To test this sensor i had to use a devise that creates vacuum and put it onto the vacuum tube input. I then had to give the sensor a 5 volt battery supply which i hooked up to the 5 volt terminal, i also put the negative clip of the battery supply to the earth terminal of the sensor. Once i did that i measured the voltage output with my multimeter, i set it to read around 20 volts and then placed my positive prong on the output pin of the sensor and my negative prong on the earth terminal of the sensor.

below is a picture of the devise i used to apply vacuum to the sensor:

www.autotechnique.fr



the more vacuum i applied, the less the voltage output to the ecu

Wednesday, 1 June 2011

throttle position sensor (off car)

Potentiometer Type:

this sensor has a sliding contact that moves every time the throttle is moved. the sensor is supplied a voltage by the ecu and as the throttle moves it creates a bigger voltage output (idle is around 0.5 volts and wide open throttle is around 4.5 volts)




i connected my sensor to a 5 volt supply and measured the angles i set it at.
i then used my volt meter to check the voltage output that the sensor was giving, i did this by putting my negative probe on the "ground" pin out on the sensor and putting my positive probe on the "output' pin out on the sensor. each time i changed the angle of the throttle butterfly i got a different reading which increased as i opened throttle wider.


Throttle Angle Voltage Output
0.714V
22.5° 1.15V
45° 1.96V
67.5° 2.76V
90° 3.86V

I then created a table to record my data:



this table shows that the wider i opened the throttle, the higher the voltage output.



Switch Type:





this throttle position sensor is a switch type, it usually only has two contact points (wide open throttle and closed throttle). it generally has three pins (idle, voltage in, full throttle)

to test this sensor you need to check the resistance, you do this by putting your negative prong on the earth pin and your positive prong on the idle pin (make sure throttle is closed), you should get a very minimal reading around 1.4ohms.
you then place your positive prong on the wide open throttle pin (make sure the throttle is wide open) your should also get a very minimal reading around 1.4ohms

i recorded a graph to explain my reading better:


Tuesday, 24 May 2011

Ignition Colis and Ballast Resistors

 IGNITION COILS

 Single Ignition Coils



there are two different parts to test on an ignition coil:

Primary windings, to test these you have to set you multimeter to resistance on the 20ohms scale, put your prongs on the two primary terminals of the coil. this makes sure that the primary windings in the coil are not touching the secondary windings. the reading you should get is somewhere between 0.1 and 0.9ohms



as demonstrated in the image below:


image is from: www.farmallcub.com


To test the secondary windings, keep your multimeter set to check resistance and place one prong from the multimeter on a primary terminal of the coil and the other prong in the secondary part of the coil (middle). the reading you should be getting can range from 5 ohms to 10 ohms this also makes sure that the windings in the coil (primary and secondary) are not touching and there is not too much resistance in the windings:


as demonstrated below:



image is from www.farmallcub.com



Wasted Spark Ignition Coils


www.nzefi.com

The idea of a wasted spark ignition coil is to spark two spank plugs at once (one on the power stroke and another on its exhaust stroke). this was because if there is any unburnt fuels they will be re burnt on the exhaust stroke and creates better fuel economy.

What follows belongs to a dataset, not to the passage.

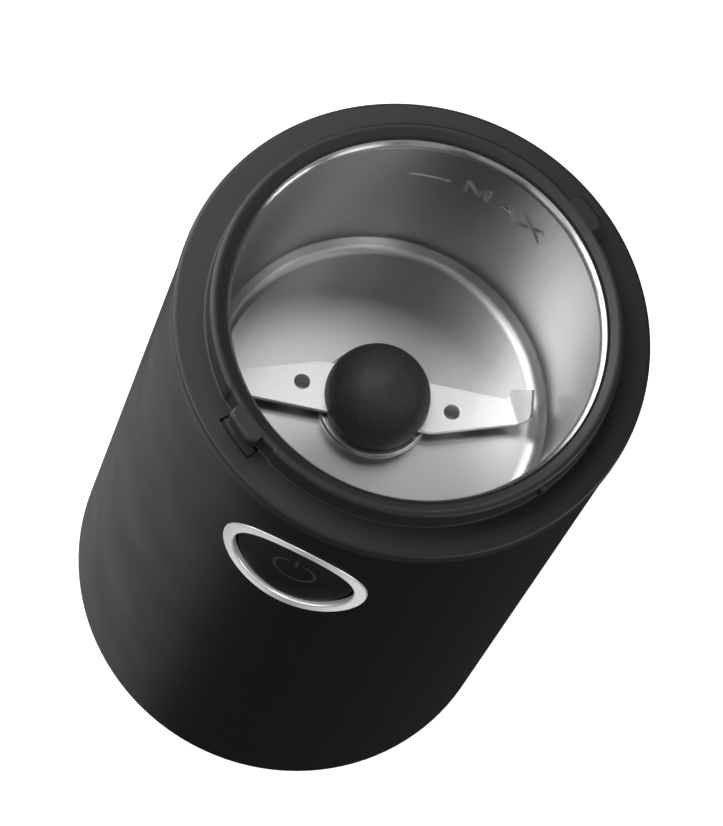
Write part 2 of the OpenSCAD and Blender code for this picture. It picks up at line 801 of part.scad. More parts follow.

there are two different types of tests you do on this coil, one is a test between the two secondary windings that will spark at the same time. (you would test this 3 times for the 3 different coils on the picture above)
you test these by setting you multimeter to resistance on 10 killer ohms, you then place your prongs of your multimeter on the two secondary parts of the coil that you are testing.
the reading you get should be around 8.5kohms, this is a good reading and shows that there will be good spark to the spark plugs.


www.evgen-autotronics.blogspot.com


 the other check you need to make is in the primary windings. these are the windings that make a magnetic field and charge up the secondary windings. to check these windings you put your multimeter on resistance. and place your prongs on pin outs on the coil, depending on manufacture specifications. the reading should generally vary depending on manufacture.





BALLAST RESISTORS



www.farmallcub.com


in the above picture is a ballast resistor, this goes in the circuit before the positive primary winding and lowers the voltage and amperage going to the coil so it doesnt over heat.
to test this ballast resistor you set your multimeter to resistance (20 ohms), you then place your prongs of the multimeter onto the prongs of the ballast resistor. you should then get a reading of around 1.5 ohms depending on the manufacture specifications. if your reading is below or close to the specifications it is able to be reused.
www.mohebghazi-electronicsystem.blogspot.com


Measuring current draw and voltage drop:

to measure the current draw you need to hook up a coil and ballast resistor in series with your multimeter and a 12 volt battery supply:



the current draw i got was 4 amps, anything around there means there is good current draw, this is the current that the coil is drawing to charge.
i then had to measure the resistance across the coil and ballast resistor as explained is the previous tasks.
coil resistance = 1.3ohms
ballast resistor resistance = 1.7ohms



once i had these resistances i was able to calculate the voltage drop across the coil and ballast resistor:

coil:
4amps x 1.3 resistance = 5.8 voltage drop


ballast resistor;
4amps x 1.7 resistance = 6.2 voltage drop

i then measured the the voltage drops myself with a multimeter:
coil:
4.7 voltage drop

ballast resistor:
6.83 voltage drop

the voltage drop across the coil was quite far out of specification because i left my voltage supply on for a while and it got quite hot and added more resistance in my coil.